In 1999, the government enacted laws officially designating Hinomaru and "Kimigayo" -- unofficially translated as "His Majesty's Reign" -- as Japan's official national flag and anthem. But the question of granting them official status remains sensitive because of their symbolic links to Japan's Imperial system and past militarism.
It is highly likely that Sato will face another reprimand after the next graduation ceremony in March, as the Tokyo Metropolitan Government's board of education, under nationalist Gov. Shintaro Ishihara, decided in October to punish public school teachers who refuse to show respect for the flag or sing the anthem at school ceremonies.
Despite a fear of punishment, Sato said, "I will never play 'Kimigayo.' I hope my students remember the existence of a teacher who did not play it." This country is certainly no stranger to emotional debates over the treatment and status of flags--although there are many cases on the docket with the potential for far greater practical effects, few of the Supreme Court's decisions this Term will get as much attention as the one addressing whether the addition of the words "under God" to the Pledge of Allegiance violated the Establishment Clause. One thing I discovered when I lived in Japan was that sometimes things look a little clearer, or at least different, when you're an outsider with no emotional investment in the politics of the country you're living in. Perhaps these coincidental stories about the Hinomaru can shed light on some of our internal disagreements on this side of the Pacific.
I'm thinking in particular of the recurring arguments over the Confederate battle flag. To me, these two stories show how the same symbol can have very different meanings to different people and in different contexts. I completely agree with the American family that is trying to return the flag to the family of the soldier who wore it. This flag, at least potentially, represents the individual that this Japanese family lost, and it also represents his honor, selflessness, and loyalty to his country--the same things that supporters of the Confederate flag sometimes cite. But the flags that fly in the country's schools symbolize something very different to many people--aggression, violence, racism, treachery, and gross violations of human rights--and again, these are similar to the things that opponents of the Confederate flag think of when they see it displayed. (Another parallel is that there are particular minorities in Japanese society, notably those of Korean or Chinese ancestry, for whom the Hinomaru looks quite different from the way it appears to a large chunk of the ethnic Japanese majority).
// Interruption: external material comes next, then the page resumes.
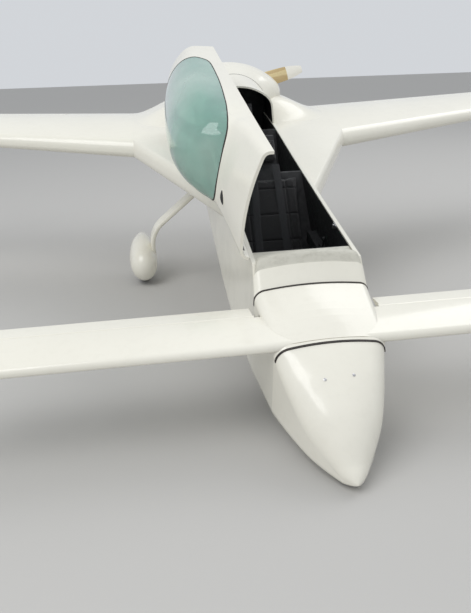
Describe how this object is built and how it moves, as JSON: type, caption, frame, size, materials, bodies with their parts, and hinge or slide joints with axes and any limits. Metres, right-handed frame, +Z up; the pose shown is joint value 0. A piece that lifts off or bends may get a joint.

One thing we do have in common: the use of these emotive symbols by politicians. Gov. Ishihara of Tokyo made his name as the provocative nationalist who wrote "The Japan That Can Say 'No'" more than a decade ago, arguing that Japan was too obsequious and subservient to the U.S. For him, the flag and national anthem issues are easy ways to signal to his followers that he's still as jingoistic as ever (his recent remark that Korea "chose" to become a Japanese colony from 1910-45 was another). Here, IIRC the Georgia Governor lost his job last year in part because he had supported reducing the size of the Confederate battle flag on the state flag.
My own hope is that people in both countries can come to recognize that respecting the personal qualities and commitments of individual soldiers does not mean you have to ignore the odiousness of the regimes they served, and that rejecting the symbols of those regimes doesn't mean rejecting the individuals who had to forge their own lives in the reality of the time and place in which they found themselves.